Lily Collias plays Sam, a capable and independent young high-school senior bound for college in the fall. But first, she takes a three-day weekend camping and hiking in upstate New York with her father, Chris (James Le Gros), a contractor and divorcé who left Sam’s mother for a younger woman. They will be joined by Chris’ old friend, Matt (Danny McCarthy), a struggling actor who boasts that he just booked an IBS commercial. Matt’s teen son was also supposed to join them, but he refuses at the last minute. It could become a little uncomfortable, but Sam is observant and shrewdly honest. She can hold her own with the two men. At first, Matt is the outsider, coming unprepared and overpacked; he wears jeans and forgets his sleeping bag in the car. Chris is annoyed with his friend, but there’s a cavalier quality to Matt—he’s a talker, a little pathetic, but also kind of funny. Matt and Sam have a chummy rapport, too, swapping favorite meals, much to Chris’ annoyance and their delight. His presence might make him into the trip’s third wheel and destabilize Sam and Chris’s father-daughter dynamic. Instead, with no one of her age or gender on the trip, Sam begins to feel like the extra party in a middle-aged man duo. 

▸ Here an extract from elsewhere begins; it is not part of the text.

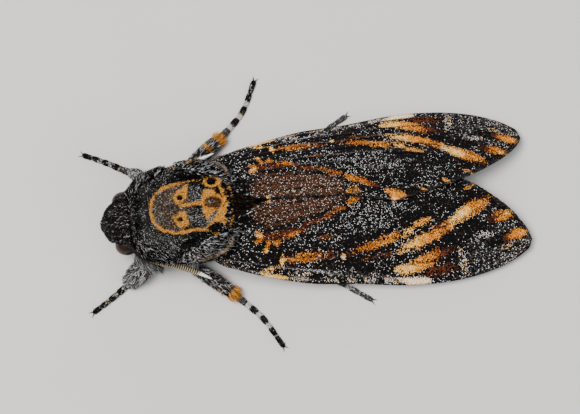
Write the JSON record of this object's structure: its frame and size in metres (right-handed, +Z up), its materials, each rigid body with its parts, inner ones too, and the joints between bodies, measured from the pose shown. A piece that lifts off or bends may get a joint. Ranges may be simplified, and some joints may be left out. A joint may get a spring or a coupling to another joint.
{
  "type": "death's head hawkmoth display model",
  "caption": "Still life-size hawkmoth resting on its feet: stout furry body with a skull mark, ringed feelers, and veined wings closed like a roof.",
  "frame": {"origin": "on the floor, under the middle of the whole model", "axes": "+X towards the wing tips and tail, +Y to the moth's right, +Z up"},
  "size_m": [0.0848, 0.0534, 0.0165],
  "materials": {
    "dark_fur": "dense black velvet fur with grey tips and an ochre skull mark",
    "head_fur": "short dark brown and black fur",
    "tongue": "smooth dark brown horn",
    "eye": "glossy dark brown facets",
    "feeler": "black with pale comb rings and white tips",
    "abdomen_fur": "short ochre fur with dark bands and a slate-blue stripe",
    "fore_wing": "black scales powdered with grey, and cream, orange and maroon bands",
    "hind_wing": "ochre scales with two dark bands",
    "leg": "black and grey scales with pale rings"
  },
  "bodies": {
    "root": {"thorax": "dark_fur", "tegula_left": "dark_fur", "tegula_right": "dark_fur", "head": "head_fur", "palp_left": "head_fur", "palp_right": "head_fur", "proboscis": "tongue", "eye_left": "eye", "eye_right": "eye", "antenna_left": "feeler", "antenna_right": "feeler", "abdomen": "abdomen_fur", "forewing_left": "fore_wing", "forewing_right": "fore_wing", "hindwing_left": "hind_wing", "hindwing_right": "hind_wing", "leg_front_left_femur": "leg", "leg_front_left_tibia": "leg", "leg_front_left_tarsus": "leg", "leg_front_right_femur": "leg", "leg_front_right_tibia": "leg", "leg_front_right_tarsus": "leg", "leg_middle_left_femur": "leg", "leg_middle_left_tibia": "leg", "leg_middle_left_tarsus": "leg", "leg_middle_right_femur": "leg", "leg_middle_right_tibia": "leg", "leg_middle_right_tarsus": "leg", "leg_hind_left_femur": "leg", "leg_hind_left_tibia": "leg", "leg_hind_left_tarsus": "leg", "leg_hind_right_femur": "leg", "leg_hind_right_tibia": "leg", "leg_hind_right_tarsus": "leg"}
  },
  "joints": []
}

Good One FilmAlmost immediately, some viewers will think of Kelly Reichardt’s cinema. Donaldson has a quiet, watchful approach and an evident appreciation for Nature, similar to Reichardt. Graham Mason’s editing involves several montages of flora and fauna, streams of crystal water gently flowing, slugs crawling across the forest floor, and expansive panoramas overlooking a vast Catskills landscape that extends into the distance. The effect recalls First Cow (2020) or even moments in Wendy and Lucy (2008) and Night Moves (2013). These images, captured by cinematographer Wilson Cameron’s digital camera, achieve harmony with the gentle notes of Celia Hollander’s solo flute and acoustic guitar score, which often bridges scenes but recedes and allows the imagery and silences to fill the aural space between characters. And while the film’s aesthetic recalls several Reichardt films, the setup resembles Old Joy (2006) above all, following two friends in the Cascade mountains, dredging up the past and realizing how much they’ve grown apart.

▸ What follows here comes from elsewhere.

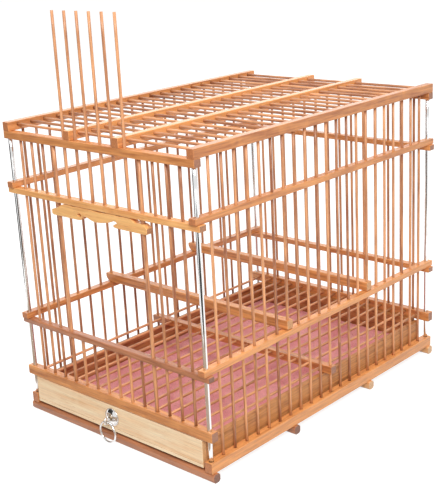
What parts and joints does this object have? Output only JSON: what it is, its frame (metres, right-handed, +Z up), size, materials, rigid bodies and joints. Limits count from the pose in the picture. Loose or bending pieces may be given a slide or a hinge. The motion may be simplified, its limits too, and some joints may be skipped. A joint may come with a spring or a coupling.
{
  "type": "canary breeding cage",
  "caption": "Barred timber breeding cage for canaries with a lifting bar door, slide-out litter drawer with ring pull, bar floor, perches and chrome tie rods.",
  "frame": {"origin": "on the ground under the middle of the whole outline", "axes": "+Z up, -Y to the front with the door and the drawer, +X to the right seen from the front"},
  "size_m": [0.2414, 0.3538, 0.3835],
  "materials": {
    "rail_timber": "varnished reddish orange hardwood rails",
    "dark_timber": "varnished dark reddish brown hardwood",
    "pale_timber": "varnished light orange hardwood",
    "bar_timber": "varnished round bamboo or hardwood bars",
    "drawer_timber": "brown softwood boards",
    "pine": "pale varnished pine",
    "liner": "pink sheet",
    "chrome": "bright chrome plated steel"
  },
  "bodies": {
    "cage": {"back_rail_lower": "rail_timber", "back_rail_middle": "rail_timber", "back_rail_top": "rail_timber", "back_rail_upper": "rail_timber", "base_rail_left": "rail_timber", "base_rail_right": "rail_timber", "door_stile_11": "bar_timber", "door_stile_4": "bar_timber", "floor_grille": "bar_timber", "front_bar_1": "bar_timber", "front_bar_12": "bar_timber", "front_bar_13": "bar_timber", "front_bar_14": "bar_timber", "front_bar_2": "bar_timber", "front_bar_3": "bar_timber", "front_rail_lower": "rail_timber", "front_rail_middle": "dark_timber", "front_rail_top": "rail_timber", "front_rail_upper": "pale_timber", "perch_back": "rail_timber", "perch_front": "rail_timber", "short_bar_1": "bar_timber", "short_bar_2": "bar_timber", "short_bar_3": "bar_timber", "short_bar_4": "bar_timber", "short_bar_5": "bar_timber", "short_bar_6": "bar_timber", "side_rail_middle_left": "rail_timber", "side_rail_middle_right": "rail_timber", "side_rail_upper_left": "rail_timber", "side_rail_upper_right": "rail_timber", "skid_back": "rail_timber", "skid_front": "dark_timber", "skid_middle_back": "rail_timber", "skid_middle_front": "dark_timber", "tie_rod_back_left": "chrome", "tie_rod_back_right": "chrome", "tie_rod_front_left": "chrome", "tie_rod_front_right": "chrome", "top_grille": "rail_timber", "top_rail_left": "rail_timber", "top_rail_right": "rail_timber"},
    "door": {"door_board": "pale_timber", "door_rod_1": "bar_timber", "door_rod_2": "bar_timber", "door_rod_3": "bar_timber", "door_rod_4": "bar_timber", "door_rod_5": "bar_timber", "door_rod_6": "bar_timber"},
    "drawer": {"drawer_back": "drawer_timber", "drawer_front": "pine", "drawer_liner": "liner", "drawer_panel": "pine", "drawer_side_left": "drawer_timber", "drawer_side_right": "drawer_timber", "pull_rosette": "chrome", "pull_eye": "chrome"},
    "ring": {"pull_ring": "chrome"}
  },
  "joints": [
    {"name": "door_slide", "type": "slide", "parent": "cage", "child": "door", "axis": [0, 0, 1], "range_m": [-0.1097, 0.0002]},
    {"name": "drawer_slide", "type": "slide", "parent": "cage", "child": "drawer", "axis": [0, -1, 0], "range_m": [0, 0.28]},
    {"name": "ring_swing", "type": "hinge", "parent": "drawer", "child": "ring", "pos_m": [-0.002, -0.1731, 0.0234], "axis": [-1, 0, 0], "range_deg": [-12, 165]}
  ]
}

For much of Good One, which unfolds almost entirely from Sam’s perspective, the viewer might think, Nothing is happening. They walk through trails, look out over peaks, and prepare modest campfire meals of ramen soup. But Donaldson builds the tension ever so gradually that you might not even notice. One night, the trio stays up late. The two men drink from Matt’s flask around a campfire, sharing stories about their personal failures and divorces, oblivious that Sam may not want to hear about their midlife crises. It also becomes evident that Chris’ fatherly confidence in the woods and Matt’s good humor mask their inability to look inward. Sam offers a wise appraisal of them, cutting through their delusions: “The worst doesn’t happen to you,” she tells them both. “You’re involved in the process.” What happens next, after Chris stumbles drunk to bed, is so slight yet charged—like the film’s title—that it changes the entire weekend for Sam. A disquieting incident with Matt reshapes how Sam looks at him and, eventually, her father. When Sam tells him what happened, Chris’ reply is devastating: “Can we just have a nice day?”

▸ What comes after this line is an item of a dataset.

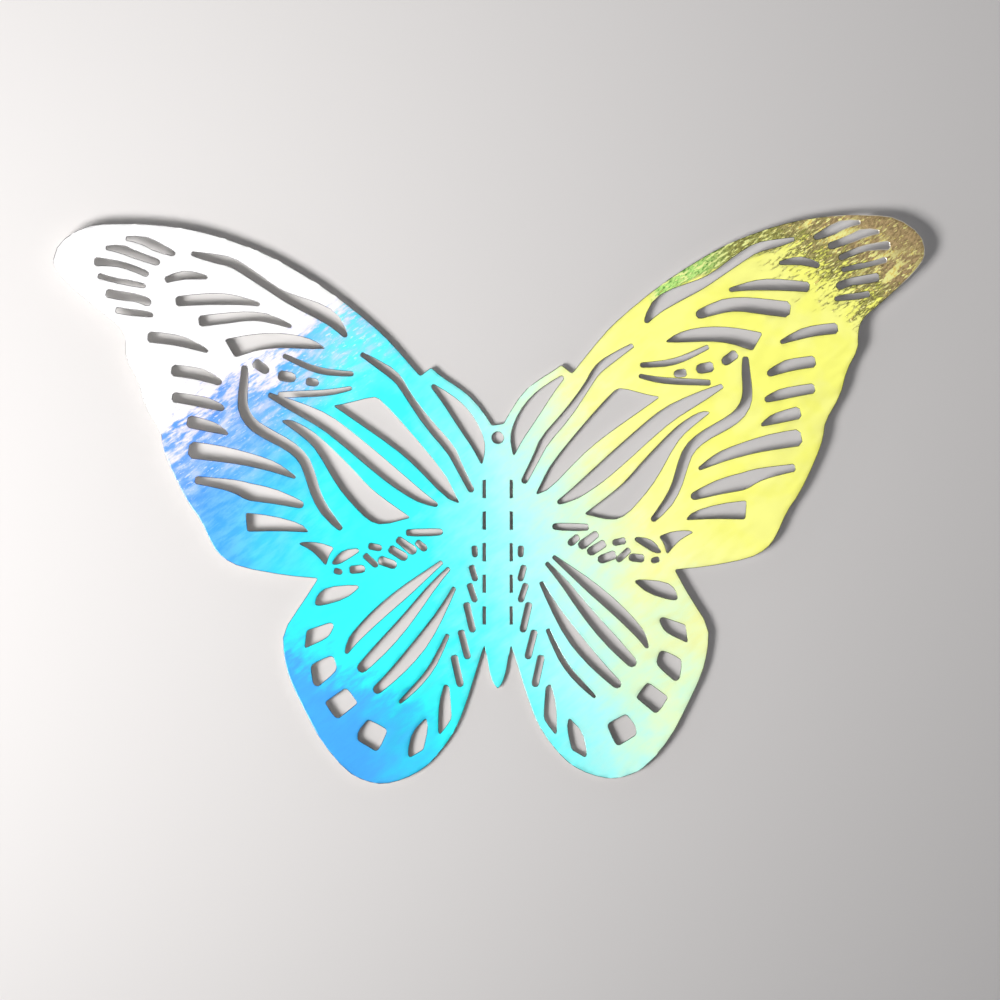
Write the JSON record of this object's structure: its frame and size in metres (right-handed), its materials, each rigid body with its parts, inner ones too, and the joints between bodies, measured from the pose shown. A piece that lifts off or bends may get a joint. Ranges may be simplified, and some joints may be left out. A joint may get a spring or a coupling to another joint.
{
  "type": "die-cut butterfly",
  "caption": "Die-cut foil card butterfly with pierced wings that fold up along perforated lines beside the spine, and a hanging hole in the head.",
  "frame": {"origin": "back face of the spine, on the body's axis, level with the middle perforation", "axes": "+X towards the right wing's tip, +Y towards the head, +Z out of the foil side"},
  "size_m": [0.12, 0.0784, 0.0019],
  "materials": {
    "card": "matte",
    "spine_foil": "gloss",
    "left_foil": "gloss",
    "right_foil": "gloss"
  },
  "bodies": {
    "spine": {"spine_card": "card", "spine_foil": "spine_foil", "left_fold_webs": "card", "right_fold_webs": "card"},
    "left_wing": {"left_wing_card": "card", "left_wing_foil": "left_foil"},
    "right_wing": {"right_wing_card": "card", "right_wing_foil": "right_foil"}
  },
  "joints": [
    {"name": "left_wing_fold", "type": "hinge", "parent": "spine", "child": "left_wing", "pos_m": [-0.00203, 0, 0.00032], "axis": [0, 1, 0], "range_deg": [-1.5, 88.5]},
    {"name": "right_wing_fold", "type": "hinge", "parent": "spine", "child": "right_wing", "pos_m": [0.00203, 0, 0.00032], "axis": [0, -1, 0], "range_deg": [-1.5, 88.5]}
  ]
}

Good One is Donaldson’s first feature after the short films Medusa (2018), Hannahs (2019), and If Found (2020). Directing is a family business for India—she’s the daughter of director Roger Donaldson, who burst onto the New Zealand New Wave scene with Sleeping Dogs (1977) and Smash Palace (1981) before turning into a Hollywood journeyman responsible for The Bounty (1984), No Way Out (1987), Cocktail (1988), Species (1995), Dante’s Peak (1997), and many others. He also serves as a producer on his daughter’s first feature. Though, her style and subject matter are far removed from her father’s output. Whether she develops a consistent style that emerges out of Good One or takes on director-for-hire work like her father remains to be seen, but her work here is exemplary. If the similarities to Reichardt’s cinema could be bothersome to purists, it’s nonetheless just as richly layered and loaded with meaning without relying on pastiche. Donaldson’s influences evaporated from my mind a few minutes into the film, and her work cast its spell. 

Good One Film

The film’s enchanted athame, the device in Donaldson’s filmmaking bag of subtle magic that elevates every aspect of Good One, is Lily Collias, whose resoundingly natural and sharp-eyed presence adds subtext to every scene. It’s an extraordinary performance, at first glance concealing the unease in her expression. But the longer the camera stays with her, the more signs of her discomfort over the situation and disillusionment with her father emerge. When Chris admits, “I guess I just don’t get it,” it’s a dismal reply. His attempt to make it better with a small gesture of trust hardly resolves the betrayal, leaving Sam to face the world, feeling alone. She is already uncomfortable enough on the trip, having to go off into the woods, full of hikers and male bonding, to change a tampon—which, because she conceals it, adds to her secret sense of feeling different. While that distinction remains internalized for Sam, the entire weekend’s behaviors add up to an overwhelming and evocative underscoring of gender dynamics that I found fascinating and understated, yet they invaded my mind in the days to come. Collias and her two costars play these moments wonderfully.

After Good One debuted at the Sundance Film Festival earlier this year, Metrograph Pictures acquired North American rights to the indie. Now led by former A24 exec David Laub and better known as a repertory outfit out of New York, the company restores and distributes classics from an impressive array of arthouse filmmakers, such as Claire Denis (L’Intrus, 2004), Hou Hsiao-Hsien (Millennium Mambo, 2001), and Andrzej Zulawski (Possession, 1981). They also have an excellent streaming service, Metrograph at Home. Donaldson’s film feels on-brand for Metrograph, containing a narrative structure so fragile that to describe the conflict at all might be giving too much away. But Good One isn’t concerned with articulating the point with overstated dialogue or resolving anything for the viewer, just as Sam receives no real closure in the end. That may be frustrating for some. However, with authenticity and delicately conveyed disappointment, Donaldson has captured how these liminal situations reshape our worldview and forever change our understanding of how things work.